The quality I value most in an oncologist is someone who is straightforward, who tells me the facts directly.
It's someone who doesn't sugar coat anything, but also doesn't have to power over things. I also like humour. I don't like to break down around people, so I don't want someone who would be giving me "sad eyes.”
We slowly adapt to other things that happen to the point that your life becomes kind of unrecognizable.
I think about that a lot, like how completely different my life was. I hardly ever came home for anything. I used to spend my days going to the office and working, and that was the shape of my life. It is all so different now.
Now I know so much more about hospitals than I thought I would ever know about hospitals and how they work.
It's like in Italo Calvino's book Invisible Cities, because they are all sort of overlapping concentric circles, occupying the same space but not at the same time. I think of hospitals in the same way, as a previously 'invisible city' for me. Within the hospital, there are their own cities with their own specialists and waiting rooms in the hallways that are like roads between them. I wasn't used to all these things like all the machines and the beeping, and then it slowly becomes normal, your new normal, what normal is.
When I first got sick I thought "I'm never going to see a giraffe in the wild."
My husband said, "Let's go to Africa!" So we went to Africa and had a safari and visited friends in South Africa. We saw Johannesburg and went to Cape Town and all these lovely places. Then my husband asked me to put a Top 3 on my travel list and we've completed that Top 3 which included Machu Picchu and Angkor Wat. Now we're working on where the next trip will be. I told my husband that I want the next place to be a place that he wants to go to because it's been all about me for too long. So, we'll be visiting Eastern Europe next. We're going to start in Berlin, then to Vienna and Prague and maybe Bratislava.

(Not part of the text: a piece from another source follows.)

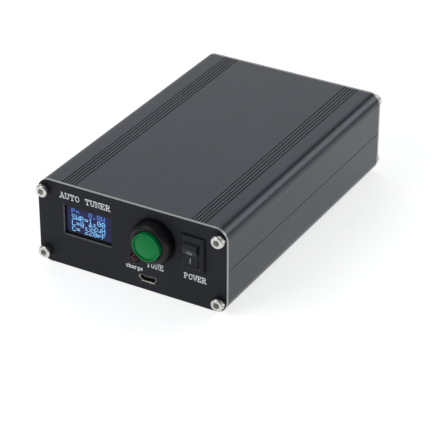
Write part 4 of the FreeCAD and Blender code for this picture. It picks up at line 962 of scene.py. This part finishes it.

I heard early on that palliative care is related to better outcomes.
Those outcomes can be things like less pain and better quality of life, which are really significant things. I've been going for palliative care since my first year. I've been working with them to manage my pain and side effects since and it's been tremendously helpful to me.
Through palliative care, my friends and family don't need to carry the weight of my quality of life themselves.
I think it's important to stress what palliative care really is, because so many people hear 'palliative' and they think 'end-of-life care'... but palliative care is so much more.
Even with Stage IV cancer where someone is able to carry on their life and do well, there's still a place for palliative care that is incredibly valuable.
There's a misconception about palliative care - and not just among patients - it's doctors too. I've heard of some patients asking for palliative care and being told: "well you're not dying today." I think it's simply because they conflate one word for another, not because people don't need it.
Before my diagnosis, I was the marketing director for the Nature Conservancy of Canada.
I occupied the city in a different way before than I do now; the places I went moved in different circles to those I visit now, even though they occupy the same ground. For example, I might still get off at Queen's Park, but in the past, I might have been heading to question hour at Parliament whereas now it's to go to the hospital.
Post oophorectomy, I have diminished estrogen in my body and vaginismus (painful pelvic-floor contractions) that not only affect my ability to have children but my ability to have painless or easy sex.
Chemo can cause the same problem, but people don't like to talk about it. I have to use dilators and creams to prepare for sex, and that takes a commitment of at least 15 minutes a day to maintain the level of elasticity necessary. It's a lot of work. What's more, I no longer have the same sense of being beautiful as I did before and the sex we have is different because my husband is constantly afraid of hurting me. It's definitely a challenge.